DIRECTIVE: Make an exact copy of all the data.

EXTRACTED RECORDS:

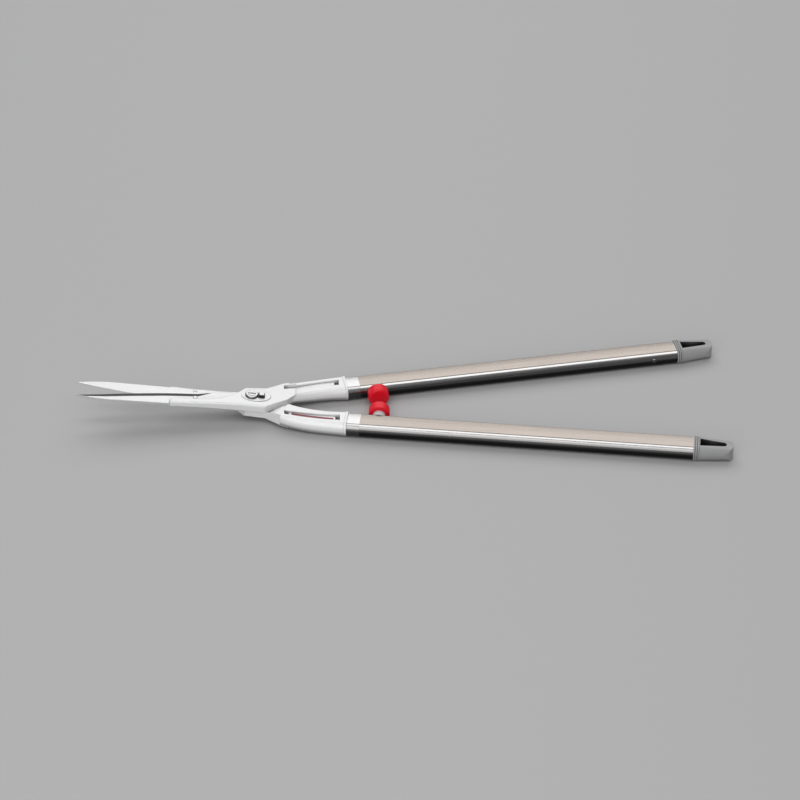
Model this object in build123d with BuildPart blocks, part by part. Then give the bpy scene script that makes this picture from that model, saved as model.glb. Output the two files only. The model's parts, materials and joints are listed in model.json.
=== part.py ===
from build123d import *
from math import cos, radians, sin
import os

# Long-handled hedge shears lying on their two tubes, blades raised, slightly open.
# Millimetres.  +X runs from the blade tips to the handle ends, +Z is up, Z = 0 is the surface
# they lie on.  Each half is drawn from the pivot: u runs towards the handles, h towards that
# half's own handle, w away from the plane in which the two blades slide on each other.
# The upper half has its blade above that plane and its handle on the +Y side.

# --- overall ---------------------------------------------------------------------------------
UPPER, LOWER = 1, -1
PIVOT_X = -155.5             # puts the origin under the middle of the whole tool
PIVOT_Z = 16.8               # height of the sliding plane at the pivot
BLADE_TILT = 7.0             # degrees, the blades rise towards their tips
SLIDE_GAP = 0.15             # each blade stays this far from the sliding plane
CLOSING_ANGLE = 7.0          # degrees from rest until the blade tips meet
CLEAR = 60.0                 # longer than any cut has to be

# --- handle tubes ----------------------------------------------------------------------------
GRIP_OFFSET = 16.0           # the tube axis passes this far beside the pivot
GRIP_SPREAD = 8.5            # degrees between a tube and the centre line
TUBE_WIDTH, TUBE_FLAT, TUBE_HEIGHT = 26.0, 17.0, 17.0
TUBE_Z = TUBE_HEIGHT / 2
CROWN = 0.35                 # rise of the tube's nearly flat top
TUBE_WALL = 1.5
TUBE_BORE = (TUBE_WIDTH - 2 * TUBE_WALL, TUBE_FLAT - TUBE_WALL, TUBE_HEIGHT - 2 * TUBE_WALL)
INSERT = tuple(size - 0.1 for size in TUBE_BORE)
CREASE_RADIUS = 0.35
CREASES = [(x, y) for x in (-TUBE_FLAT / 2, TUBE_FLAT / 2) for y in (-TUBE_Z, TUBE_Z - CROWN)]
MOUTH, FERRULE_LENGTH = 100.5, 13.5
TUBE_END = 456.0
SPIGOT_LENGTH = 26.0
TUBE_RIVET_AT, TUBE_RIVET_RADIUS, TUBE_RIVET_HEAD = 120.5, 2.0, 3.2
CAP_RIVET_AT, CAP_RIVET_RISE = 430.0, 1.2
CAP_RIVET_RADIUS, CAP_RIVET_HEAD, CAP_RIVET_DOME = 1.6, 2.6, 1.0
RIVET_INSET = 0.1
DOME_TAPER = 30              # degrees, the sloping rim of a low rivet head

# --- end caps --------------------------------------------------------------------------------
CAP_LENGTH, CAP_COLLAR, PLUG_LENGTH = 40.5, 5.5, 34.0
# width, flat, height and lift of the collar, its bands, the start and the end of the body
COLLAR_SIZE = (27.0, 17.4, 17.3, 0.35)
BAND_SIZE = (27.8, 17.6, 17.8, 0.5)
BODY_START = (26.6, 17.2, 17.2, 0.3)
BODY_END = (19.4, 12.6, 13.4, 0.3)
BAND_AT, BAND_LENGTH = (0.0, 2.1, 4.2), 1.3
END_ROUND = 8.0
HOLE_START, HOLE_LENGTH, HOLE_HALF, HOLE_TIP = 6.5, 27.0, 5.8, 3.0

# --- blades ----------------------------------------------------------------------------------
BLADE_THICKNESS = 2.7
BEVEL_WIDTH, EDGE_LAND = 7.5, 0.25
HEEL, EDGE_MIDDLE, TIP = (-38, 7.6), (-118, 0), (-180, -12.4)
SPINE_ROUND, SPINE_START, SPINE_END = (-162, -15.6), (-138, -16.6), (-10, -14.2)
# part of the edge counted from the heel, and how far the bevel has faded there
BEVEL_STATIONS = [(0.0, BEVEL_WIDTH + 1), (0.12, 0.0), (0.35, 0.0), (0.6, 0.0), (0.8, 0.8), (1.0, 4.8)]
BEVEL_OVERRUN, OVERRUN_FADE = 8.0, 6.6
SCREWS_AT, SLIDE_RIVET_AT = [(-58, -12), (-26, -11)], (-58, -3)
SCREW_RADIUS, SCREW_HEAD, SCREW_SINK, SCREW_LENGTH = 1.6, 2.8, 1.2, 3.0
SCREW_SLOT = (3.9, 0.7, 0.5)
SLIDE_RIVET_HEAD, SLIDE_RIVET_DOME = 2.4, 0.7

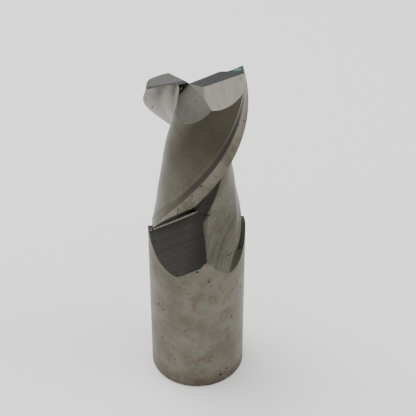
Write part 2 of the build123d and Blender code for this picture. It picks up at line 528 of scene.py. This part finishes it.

TASK RESULT:
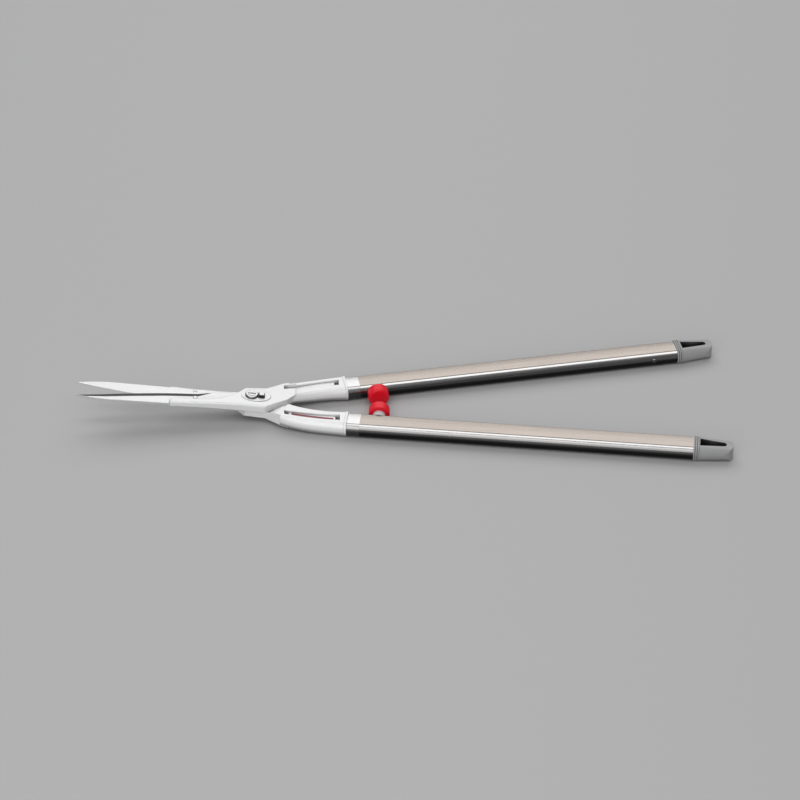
Model this object in build123d with BuildPart blocks, part by part. Then give the bpy scene script that makes this picture from that model, saved as model.glb. Output the two files only. The model's parts, materials and joints are listed in model.json.
=== part.py ===
from build123d import *
from math import cos, radians, sin
import os

# Long-handled hedge shears lying on their two tubes, blades raised, slightly open.
# Millimetres.  +X runs from the blade tips to the handle ends, +Z is up, Z = 0 is the surface
# they lie on.  Each half is drawn from the pivot: u runs towards the handles, h towards that
# half's own handle, w away from the plane in which the two blades slide on each other.
# The upper half has its blade above that plane and its handle on the +Y side.

# --- overall ---------------------------------------------------------------------------------
UPPER, LOWER = 1, -1
PIVOT_X = -155.5             # puts the origin under the middle of the whole tool
PIVOT_Z = 16.8               # height of the sliding plane at the pivot
BLADE_TILT = 7.0             # degrees, the blades rise towards their tips
SLIDE_GAP = 0.15             # each blade stays this far from the sliding plane
CLOSING_ANGLE = 7.0          # degrees from rest until the blade tips meet
CLEAR = 60.0                 # longer than any cut has to be

# --- handle tubes ----------------------------------------------------------------------------
GRIP_OFFSET = 16.0           # the tube axis passes this far beside the pivot
GRIP_SPREAD = 8.5            # degrees between a tube and the centre line
TUBE_WIDTH, TUBE_FLAT, TUBE_HEIGHT = 26.0, 17.0, 17.0
TUBE_Z = TUBE_HEIGHT / 2
CROWN = 0.35                 # rise of the tube's nearly flat top
TUBE_WALL = 1.5
TUBE_BORE = (TUBE_WIDTH - 2 * TUBE_WALL, TUBE_FLAT - TUBE_WALL, TUBE_HEIGHT - 2 * TUBE_WALL)
INSERT = tuple(size - 0.1 for size in TUBE_BORE)
CREASE_RADIUS = 0.35
CREASES = [(x, y) for x in (-TUBE_FLAT / 2, TUBE_FLAT / 2) for y in (-TUBE_Z, TUBE_Z - CROWN)]
MOUTH, FERRULE_LENGTH = 100.5, 13.5
TUBE_END = 456.0
SPIGOT_LENGTH = 26.0
TUBE_RIVET_AT, TUBE_RIVET_RADIUS, TUBE_RIVET_HEAD = 120.5, 2.0, 3.2
CAP_RIVET_AT, CAP_RIVET_RISE = 430.0, 1.2
CAP_RIVET_RADIUS, CAP_RIVET_HEAD, CAP_RIVET_DOME = 1.6, 2.6, 1.0
RIVET_INSET = 0.1
DOME_TAPER = 30              # degrees, the sloping rim of a low rivet head

# --- end caps --------------------------------------------------------------------------------
CAP_LENGTH, CAP_COLLAR, PLUG_LENGTH = 40.5, 5.5, 34.0
# width, flat, height and lift of the collar, its bands, the start and the end of the body
COLLAR_SIZE = (27.0, 17.4, 17.3, 0.35)
BAND_SIZE = (27.8, 17.6, 17.8, 0.5)
BODY_START = (26.6, 17.2, 17.2, 0.3)
BODY_END = (19.4, 12.6, 13.4, 0.3)
BAND_AT, BAND_LENGTH = (0.0, 2.1, 4.2), 1.3
END_ROUND = 8.0
HOLE_START, HOLE_LENGTH, HOLE_HALF, HOLE_TIP = 6.5, 27.0, 5.8, 3.0

# --- blades ----------------------------------------------------------------------------------
BLADE_THICKNESS = 2.7
BEVEL_WIDTH, EDGE_LAND = 7.5, 0.25
HEEL, EDGE_MIDDLE, TIP = (-38, 7.6), (-118, 0), (-180, -12.4)
SPINE_ROUND, SPINE_START, SPINE_END = (-162, -15.6), (-138, -16.6), (-10, -14.2)
# part of the edge counted from the heel, and how far the bevel has faded there
BEVEL_STATIONS = [(0.0, BEVEL_WIDTH + 1), (0.12, 0.0), (0.35, 0.0), (0.6, 0.0), (0.8, 0.8), (1.0, 4.8)]
BEVEL_OVERRUN, OVERRUN_FADE = 8.0, 6.6
SCREWS_AT, SLIDE_RIVET_AT = [(-58, -12), (-26, -11)], (-58, -3)
SCREW_RADIUS, SCREW_HEAD, SCREW_SINK, SCREW_LENGTH = 1.6, 2.8, 1.2, 3.0
SCREW_SLOT = (3.9, 0.7, 0.5)
SLIDE_RIVET_HEAD, SLIDE_RIVET_DOME = 2.4, 0.7

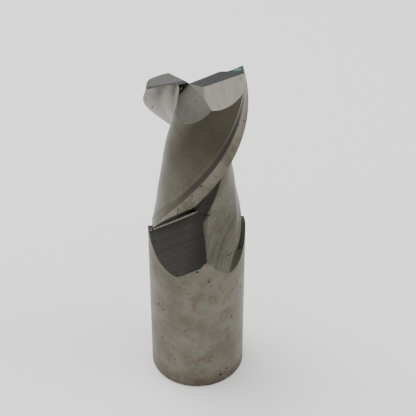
Write part 2 of the build123d and Blender code for this picture. It picks up at line 528 of scene.py. This part finishes it.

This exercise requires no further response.